TASK >> Extract all data as written.
☆ ☆ ☆ ☆
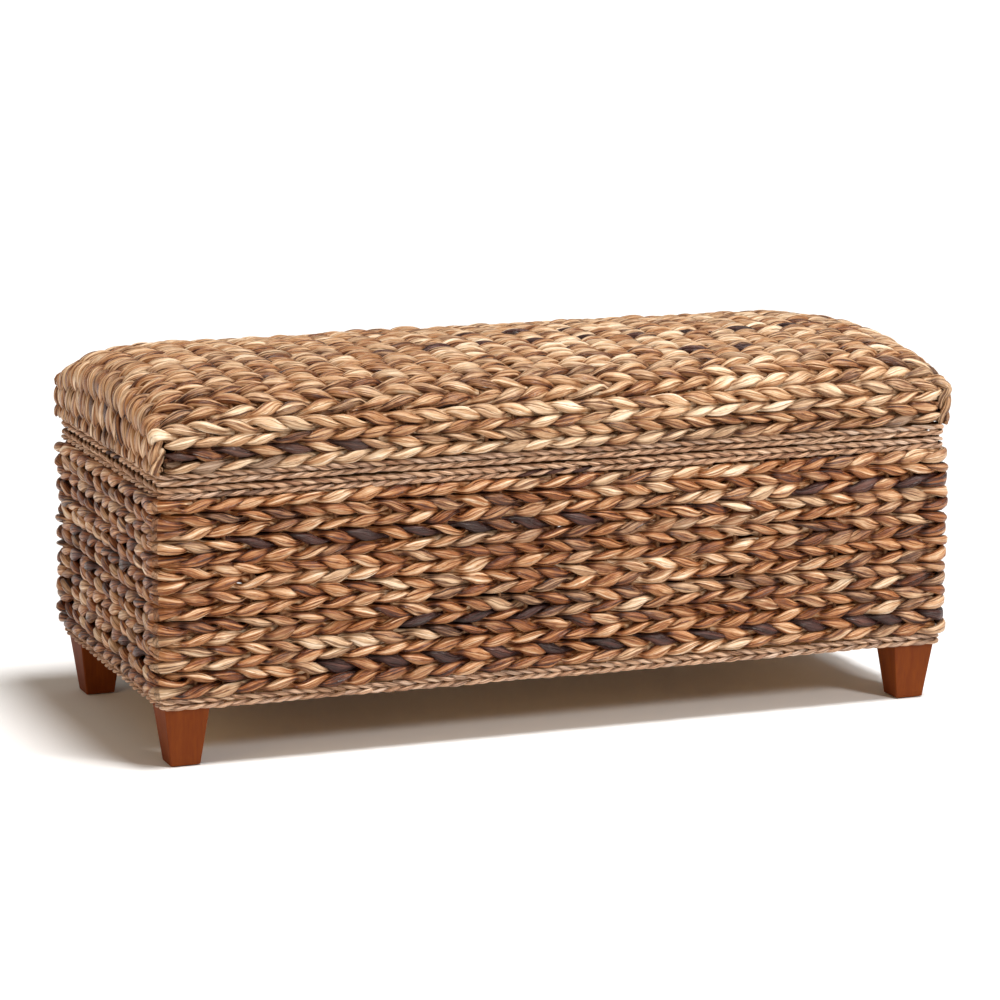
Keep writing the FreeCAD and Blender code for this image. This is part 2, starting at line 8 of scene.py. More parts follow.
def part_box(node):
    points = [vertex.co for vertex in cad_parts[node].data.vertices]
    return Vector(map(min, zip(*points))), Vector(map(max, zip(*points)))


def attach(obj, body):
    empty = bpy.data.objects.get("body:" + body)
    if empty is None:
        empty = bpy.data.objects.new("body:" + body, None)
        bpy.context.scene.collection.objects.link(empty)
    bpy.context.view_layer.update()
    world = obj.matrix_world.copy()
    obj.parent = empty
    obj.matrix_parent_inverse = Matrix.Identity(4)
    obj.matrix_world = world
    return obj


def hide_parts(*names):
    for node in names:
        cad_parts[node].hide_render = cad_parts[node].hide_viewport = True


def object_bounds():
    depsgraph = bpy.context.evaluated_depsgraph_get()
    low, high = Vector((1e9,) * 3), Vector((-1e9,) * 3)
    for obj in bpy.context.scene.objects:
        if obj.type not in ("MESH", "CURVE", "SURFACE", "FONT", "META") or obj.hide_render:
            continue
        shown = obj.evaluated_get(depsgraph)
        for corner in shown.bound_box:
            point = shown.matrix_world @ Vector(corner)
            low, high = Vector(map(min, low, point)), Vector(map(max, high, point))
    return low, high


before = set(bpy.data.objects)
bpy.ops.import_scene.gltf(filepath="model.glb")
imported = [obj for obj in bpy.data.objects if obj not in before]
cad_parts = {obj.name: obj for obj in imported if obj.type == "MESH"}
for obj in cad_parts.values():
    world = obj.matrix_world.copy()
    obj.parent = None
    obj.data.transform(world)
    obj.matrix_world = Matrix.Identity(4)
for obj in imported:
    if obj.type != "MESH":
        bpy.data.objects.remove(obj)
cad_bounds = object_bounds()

# Wicker storage trunk. The woven skin is made of real strands: each row is a pair of leaf bundles
# that change places between one stake and the next, and neighbouring rows twist opposite ways.
# Lengths are in metres.

MM = 0.001

# ---------------------------------------------------------------------------------------------
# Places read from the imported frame
# ---------------------------------------------------------------------------------------------

LOW, HIGH = cad_bounds
HALF_LENGTH = HIGH.x
HALF_DEPTH = max(HIGH.y, -LOW.y)
HEIGHT = HIGH.z
WALL_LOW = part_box("body_weave_front")[0].z
WALL_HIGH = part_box("body_weave_front")[1].z
LID_WALL_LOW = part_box("lid_weave_front")[0].z
WEAVE_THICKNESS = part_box("body_weave_left")[1].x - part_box("body_weave_left")[0].x
TRIM_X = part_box("body_top_trim")[1].x
TRIM_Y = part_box("body_top_trim")[1].y

BODY_X = HALF_LENGTH - WEAVE_THICKNESS / 2 + 3 * MM
BODY_Y = HALF_DEPTH - WEAVE_THICKNESS / 2
LID_X = HALF_LENGTH - WEAVE_THICKNESS / 2 + 7.5 * MM
LID_Y = HALF_DEPTH - WEAVE_THICKNESS / 2
LID_TOP = HEIGHT - WEAVE_THICKNESS / 2 - 1.5 * MM

# stakes: upright bars that the strands twist round
LONG_STAKES = 28
SHORT_STAKES = 11
LONG_REACH = 474 * MM
SHORT_REACH = 182 * MM
STAKE_PITCH = 2 * LONG_REACH / (LONG_STAKES - 1)
CORNER_RADIUS = 20 * MM

# dome of the lid, on the middle surface of the weave
DOME_CROWN = 21.7 * MM
DOME_DROP = 34 * MM
END_SHOULDER = 130 * MM
SIDE_SHOULDER = 55 * MM

# ---------------------------------------------------------------------------------------------
# Mesh building
# ---------------------------------------------------------------------------------------------


class TubeMesh:
    """Collects closed tubes and makes one mesh of them, with a fibre and a tint on each point."""

    def __init__(self):
        self.points, self.fibres, self.tints = [], [], []
        self.quads, self.caps, self.cap_points = [], [], []
        self.count = 0

    def add(self, rings, fibres, tints):
        """rings, fibres and tints are all (along, around, 3)."""
        along, around, _ = rings.shape
        self.points.append(rings.reshape(-1, 3))
        self.fibres.append(fibres.reshape(-1, 3))
        self.tints.append(tints.reshape(-1, 3))
        index = self.count + np.arange(along * around).reshape(along, around)
        turned = np.roll(index, -1, axis=1)
        quads = np.stack([index[:-1], turned[:-1], turned[1:], index[1:]], axis=-1)
        self.quads.append(quads.reshape(-1, 4))
        self.caps.append(index[0][::-1])
        self.caps.append(index[-1])
        self.count += along * around

    def build(self, name, material):
        points = np.concatenate(self.points)
        quads = np.concatenate(self.quads)
        loops = [quads.reshape(-1)] + self.caps
        totals = [4] * len(quads) + [len(cap) for cap in self.caps]
        starts = np.concatenate([[0], np.cumsum(totals)[:-1]])
        loops = np.concatenate(loops)
        mesh = bpy.data.meshes.new(name)
        mesh.vertices.add(len(points))
        mesh.vertices.foreach_set("co", points.astype(np.float32).ravel())
        mesh.loops.add(len(loops))
        mesh.loops.foreach_set("vertex_index", loops.astype(np.int32))
        mesh.polygons.add(len(totals))
        mesh.polygons.foreach_set("loop_start", starts.astype(np.int32))
        mesh.update(calc_edges=True)
        smooth = np.ones(len(totals), bool)
        smooth[len(quads):] = False
        mesh.polygons.foreach_set("use_smooth", smooth)
        for attribute, values in (("fibre", self.fibres), ("tint", self.tints)):
            layer = mesh.attributes.new(attribute, "FLOAT_VECTOR", "POINT")
            layer.data.foreach_set("vector", np.concatenate(values).astype(np.float32).ravel())
        self.mark_caps_sharp(mesh)
        mesh.materials.append(material)
        piece = bpy.data.objects.new(name, mesh)
        bpy.context.scene.collection.objects.link(piece)
        return piece

    def mark_caps_sharp(self, mesh):
        """The rim of every end cap is a sharp edge, so the tube's side stays smooth up to it."""
        cap_of = np.full(self.count, -1)
        for number, cap in enumerate(self.caps):
            cap_of[cap] = number
        ends = np.zeros(len(mesh.edges) * 2, np.int32)
        mesh.edges.foreach_get("vertices", ends)
        ends = cap_of[ends.reshape(-1, 2)]
        sharp = (ends[:, 0] >= 0) & (ends[:, 0] == ends[:, 1])
        layer = mesh.attributes.new("sharp_edge", "BOOLEAN", "EDGE")
        layer.data.foreach_set("value", sharp)


def unit(vectors):
    return vectors / np.maximum(np.linalg.norm(vectors, axis=-1, keepdims=True), 1e-12)


def per_stitch(values, stitch):
    """Values given once a stitch, eased from each stitch to the next."""
    low = np.floor(stitch).astype(int)
    ease = stitch - low
    ease = ease * ease * (3 - 2 * ease)
    return values[low % len(values)] * (1 - ease) + values[(low + 1) % len(values)] * ease


class Strand:
    """Sizes of a strand and of the twist of a pair. In front of a stake a strand is wide and flat;
    between two stakes it is narrow and deep, and lies against its partner. Its painted shade is how
    much darker its colour is painted deep between the strands, where they shade each other."""

    def __init__(self, wide, flat, narrow, deep, swing_out, swing_up, uneven, painted_shade, around=14):
        self.wide, self.flat = wide, flat
        self.narrow, self.deep = narrow, deep
        self.swing_out, self.swing_up = swing_out, swing_up
        self.uneven = uneven
        self.painted_shade = painted_shade
        self.around = around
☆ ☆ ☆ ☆
WORKED SOLUTION >>
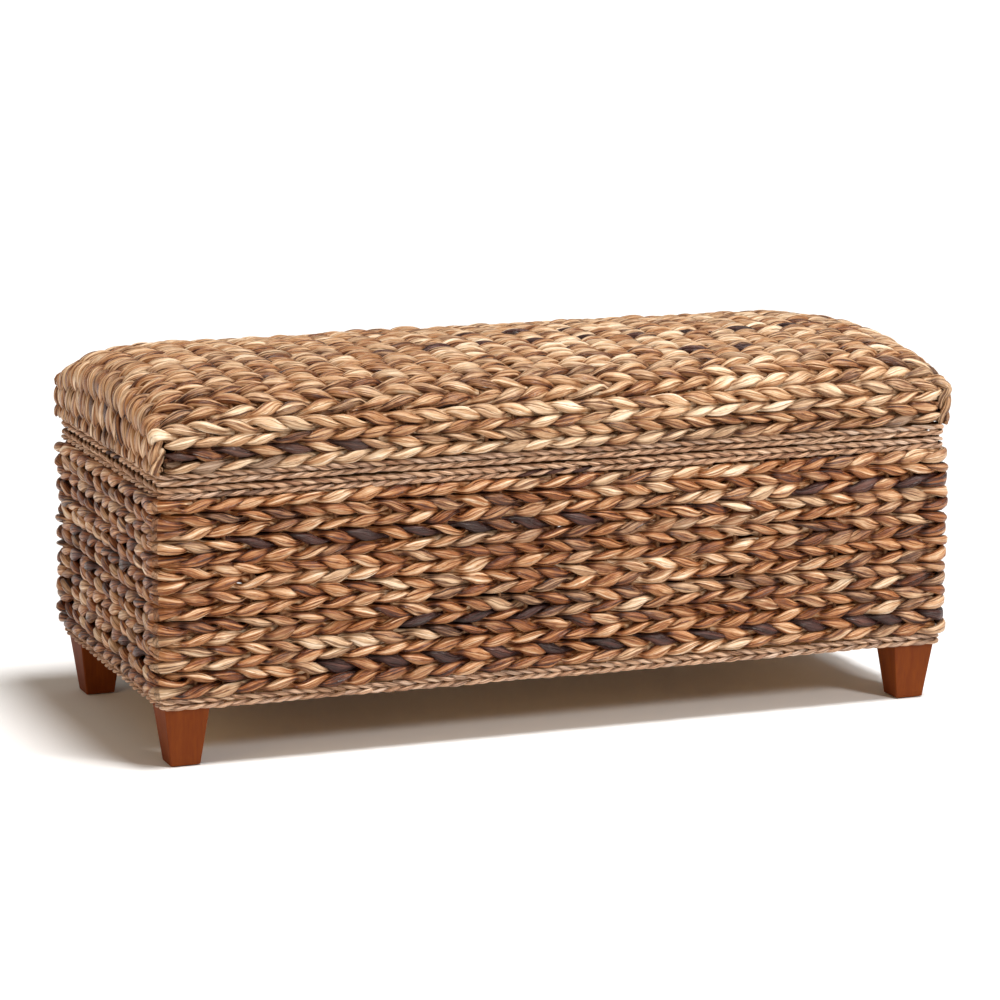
Keep writing the FreeCAD and Blender code for this image. This is part 2, starting at line 8 of scene.py. More parts follow.
def part_box(node):
    points = [vertex.co for vertex in cad_parts[node].data.vertices]
    return Vector(map(min, zip(*points))), Vector(map(max, zip(*points)))


def attach(obj, body):
    empty = bpy.data.objects.get("body:" + body)
    if empty is None:
        empty = bpy.data.objects.new("body:" + body, None)
        bpy.context.scene.collection.objects.link(empty)
    bpy.context.view_layer.update()
    world = obj.matrix_world.copy()
    obj.parent = empty
    obj.matrix_parent_inverse = Matrix.Identity(4)
    obj.matrix_world = world
    return obj


def hide_parts(*names):
    for node in names:
        cad_parts[node].hide_render = cad_parts[node].hide_viewport = True


def object_bounds():
    depsgraph = bpy.context.evaluated_depsgraph_get()
    low, high = Vector((1e9,) * 3), Vector((-1e9,) * 3)
    for obj in bpy.context.scene.objects:
        if obj.type not in ("MESH", "CURVE", "SURFACE", "FONT", "META") or obj.hide_render:
            continue
        shown = obj.evaluated_get(depsgraph)
        for corner in shown.bound_box:
            point = shown.matrix_world @ Vector(corner)
            low, high = Vector(map(min, low, point)), Vector(map(max, high, point))
    return low, high


before = set(bpy.data.objects)
bpy.ops.import_scene.gltf(filepath="model.glb")
imported = [obj for obj in bpy.data.objects if obj not in before]
cad_parts = {obj.name: obj for obj in imported if obj.type == "MESH"}
for obj in cad_parts.values():
    world = obj.matrix_world.copy()
    obj.parent = None
    obj.data.transform(world)
    obj.matrix_world = Matrix.Identity(4)
for obj in imported:
    if obj.type != "MESH":
        bpy.data.objects.remove(obj)
cad_bounds = object_bounds()

# Wicker storage trunk. The woven skin is made of real strands: each row is a pair of leaf bundles
# that change places between one stake and the next, and neighbouring rows twist opposite ways.
# Lengths are in metres.

MM = 0.001

# ---------------------------------------------------------------------------------------------
# Places read from the imported frame
# ---------------------------------------------------------------------------------------------

LOW, HIGH = cad_bounds
HALF_LENGTH = HIGH.x
HALF_DEPTH = max(HIGH.y, -LOW.y)
HEIGHT = HIGH.z
WALL_LOW = part_box("body_weave_front")[0].z
WALL_HIGH = part_box("body_weave_front")[1].z
LID_WALL_LOW = part_box("lid_weave_front")[0].z
WEAVE_THICKNESS = part_box("body_weave_left")[1].x - part_box("body_weave_left")[0].x
TRIM_X = part_box("body_top_trim")[1].x
TRIM_Y = part_box("body_top_trim")[1].y

BODY_X = HALF_LENGTH - WEAVE_THICKNESS / 2 + 3 * MM
BODY_Y = HALF_DEPTH - WEAVE_THICKNESS / 2
LID_X = HALF_LENGTH - WEAVE_THICKNESS / 2 + 7.5 * MM
LID_Y = HALF_DEPTH - WEAVE_THICKNESS / 2
LID_TOP = HEIGHT - WEAVE_THICKNESS / 2 - 1.5 * MM

# stakes: upright bars that the strands twist round
LONG_STAKES = 28
SHORT_STAKES = 11
LONG_REACH = 474 * MM
SHORT_REACH = 182 * MM
STAKE_PITCH = 2 * LONG_REACH / (LONG_STAKES - 1)
CORNER_RADIUS = 20 * MM

# dome of the lid, on the middle surface of the weave
DOME_CROWN = 21.7 * MM
DOME_DROP = 34 * MM
END_SHOULDER = 130 * MM
SIDE_SHOULDER = 55 * MM

# ---------------------------------------------------------------------------------------------
# Mesh building
# ---------------------------------------------------------------------------------------------


class TubeMesh:
    """Collects closed tubes and makes one mesh of them, with a fibre and a tint on each point."""

    def __init__(self):
        self.points, self.fibres, self.tints = [], [], []
        self.quads, self.caps, self.cap_points = [], [], []
        self.count = 0

    def add(self, rings, fibres, tints):
        """rings, fibres and tints are all (along, around, 3)."""
        along, around, _ = rings.shape
        self.points.append(rings.reshape(-1, 3))
        self.fibres.append(fibres.reshape(-1, 3))
        self.tints.append(tints.reshape(-1, 3))
        index = self.count + np.arange(along * around).reshape(along, around)
        turned = np.roll(index, -1, axis=1)
        quads = np.stack([index[:-1], turned[:-1], turned[1:], index[1:]], axis=-1)
        self.quads.append(quads.reshape(-1, 4))
        self.caps.append(index[0][::-1])
        self.caps.append(index[-1])
        self.count += along * around

    def build(self, name, material):
        points = np.concatenate(self.points)
        quads = np.concatenate(self.quads)
        loops = [quads.reshape(-1)] + self.caps
        totals = [4] * len(quads) + [len(cap) for cap in self.caps]
        starts = np.concatenate([[0], np.cumsum(totals)[:-1]])
        loops = np.concatenate(loops)
        mesh = bpy.data.meshes.new(name)
        mesh.vertices.add(len(points))
        mesh.vertices.foreach_set("co", points.astype(np.float32).ravel())
        mesh.loops.add(len(loops))
        mesh.loops.foreach_set("vertex_index", loops.astype(np.int32))
        mesh.polygons.add(len(totals))
        mesh.polygons.foreach_set("loop_start", starts.astype(np.int32))
        mesh.update(calc_edges=True)
        smooth = np.ones(len(totals), bool)
        smooth[len(quads):] = False
        mesh.polygons.foreach_set("use_smooth", smooth)
        for attribute, values in (("fibre", self.fibres), ("tint", self.tints)):
            layer = mesh.attributes.new(attribute, "FLOAT_VECTOR", "POINT")
            layer.data.foreach_set("vector", np.concatenate(values).astype(np.float32).ravel())
        self.mark_caps_sharp(mesh)
        mesh.materials.append(material)
        piece = bpy.data.objects.new(name, mesh)
        bpy.context.scene.collection.objects.link(piece)
        return piece

    def mark_caps_sharp(self, mesh):
        """The rim of every end cap is a sharp edge, so the tube's side stays smooth up to it."""
        cap_of = np.full(self.count, -1)
        for number, cap in enumerate(self.caps):
            cap_of[cap] = number
        ends = np.zeros(len(mesh.edges) * 2, np.int32)
        mesh.edges.foreach_get("vertices", ends)
        ends = cap_of[ends.reshape(-1, 2)]
        sharp = (ends[:, 0] >= 0) & (ends[:, 0] == ends[:, 1])
        layer = mesh.attributes.new("sharp_edge", "BOOLEAN", "EDGE")
        layer.data.foreach_set("value", sharp)


def unit(vectors):
    return vectors / np.maximum(np.linalg.norm(vectors, axis=-1, keepdims=True), 1e-12)


def per_stitch(values, stitch):
    """Values given once a stitch, eased from each stitch to the next."""
    low = np.floor(stitch).astype(int)
    ease = stitch - low
    ease = ease * ease * (3 - 2 * ease)
    return values[low % len(values)] * (1 - ease) + values[(low + 1) % len(values)] * ease


class Strand:
    """Sizes of a strand and of the twist of a pair. In front of a stake a strand is wide and flat;
    between two stakes it is narrow and deep, and lies against its partner. Its painted shade is how
    much darker its colour is painted deep between the strands, where they shade each other."""

    def __init__(self, wide, flat, narrow, deep, swing_out, swing_up, uneven, painted_shade, around=14):
        self.wide, self.flat = wide, flat
        self.narrow, self.deep = narrow, deep
        self.swing_out, self.swing_up = swing_out, swing_up
        self.uneven = uneven
        self.painted_shade = painted_shade
        self.around = around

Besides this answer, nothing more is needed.